Heaving along seven gears, two clutches and four driveshafts blunts the engine’s near hot-hatch poke. With a driver on board, this top-spec T-Roc weighs more than 1,500kg, which is an awful lot for a relatively small crossover that’s no more spacious inside than a cheaper, lighter alternative. Like, ooh, I dunno… a Golf?

VW’s ranks also contain the quintessential everyday hot hatch. A Golf GTI five-door with a DSG gearbox goes faster, consuming less fuel, emitting less CO2.

I don’t care. I want a crossover, not a hot hatch. I want outdoorsy ruftiness, ride height, and space.
And you’re not alone – this is the fastest growing car sales sector of them all. But like quite a few of the crossover set, the T-Roc’s hip point doesn’t feel dramatically higher than a modern hatchback’s (though the roofline’s a handy 81mm taller, so headroom rivals a cathedral’s), there’s no more rear seat space than a Golf, and areas of the cabin feel cynically cheapened, outfitted with hard, unappealing plastic.

As usual for a VW, the layout and ergonomics are spot on – you never have to hunt for a light switch, wonder about the wipers or delve through a (fast, sharply-rendered) touchscreen to adjust the air-con. But it’s not inviting, however much colour-contrast paneling VW throws at the problem. At least the R-line seats are supportively bolstered.

So which crossover camp does this fall into - oddly fun to drive, like a Hyundai Kona and Seat Ateca, or, er, everything else?
The T-Roc R-design lands uncomfortably in the middle. Despite the 19-inch tyres actually being low-rolling resistance items designed to improve coasting economy, there’s a huge sensation of grip – so much in fact that four-wheel drive feels like overkill.

VW’s seven-speed DSG only replaced its six-speeder a couple of years ago, but it’s still a flawed transmission, and as we found in the new Polo earlier this year, its hesitancy in town verges on negligent.

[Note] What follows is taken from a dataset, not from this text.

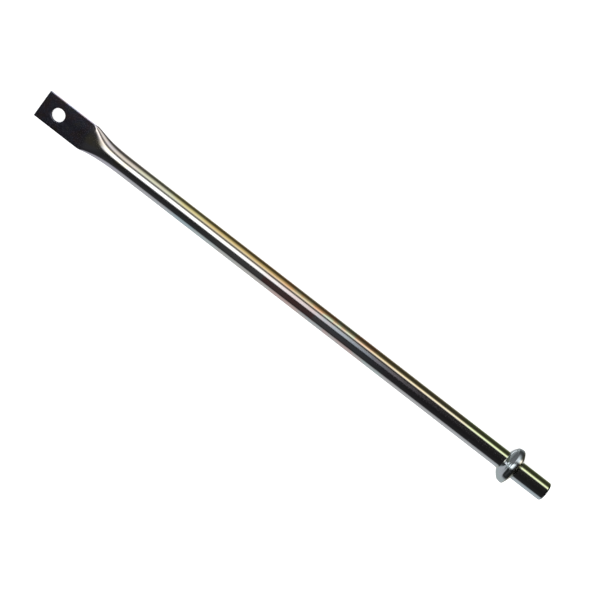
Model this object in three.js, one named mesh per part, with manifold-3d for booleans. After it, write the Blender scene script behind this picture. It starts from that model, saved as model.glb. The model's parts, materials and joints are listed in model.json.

The suspicion its grumpy, teenage reluctance to get out of bed and go to work is a result of test-focused eco tuning is reinforced by the other modern VW trait of killing the engine as the car rolls to a stop, in a desperate effort to get the most out of the stop-start system. Great idea, until it takes the steering assistance with it, making parallel parking and moving over in a lane to allow space for bikers to lane-split impossible.

But all of this is small-fry first world problems compared to the ride. On its 19-inch shoes the T-Roc, already at a disadvantage to a hatch in needing stiffer anti-roll bars to tame its loftier dimensions, comes over all crashy, thuddy and generally out of sorts.

Is it uncomfortable enough to put people off?
If a car’s ride is crashy enough to interrupt conversation inside with winces and ‘ooffs’, I’d say so. However…

This is a handsome crossover available in bright colours. And advising the world to buy something else is like a tech journalist pointing out an upstart Chinese smartphone company has developed an uncrackable screen, expandable memory, a million-megapixel camera and week-long battery life. “La-la-la, we can’t hear you”, says the rest of the world. “We want an iPhone, thanks.”

The power of The Want is a seductive, irrational, unarguable draw.
I suppose the T-Roc R-design is more of a wind-up merchant than other crossovers because it effectively replaces the Scirocco, which was a lower, lighter, possibly cooler Mk5 Golf GTI. A practicality compromise, in return for sharkier looks and pointier handling. Yes, the T-Roc is, on paper, what the market wants. But it’s always struggling to outrun the feeling this new VW millennial go-getter is a tad cynical. Now watch it obliterate the sales charts…

And sure, it’ll be a little comfier, cheaper to buy and run with a 1.0-litre engine, a manual gearbox, and 16-inch wheels doing the driving. Wonder if anyone wants one of those?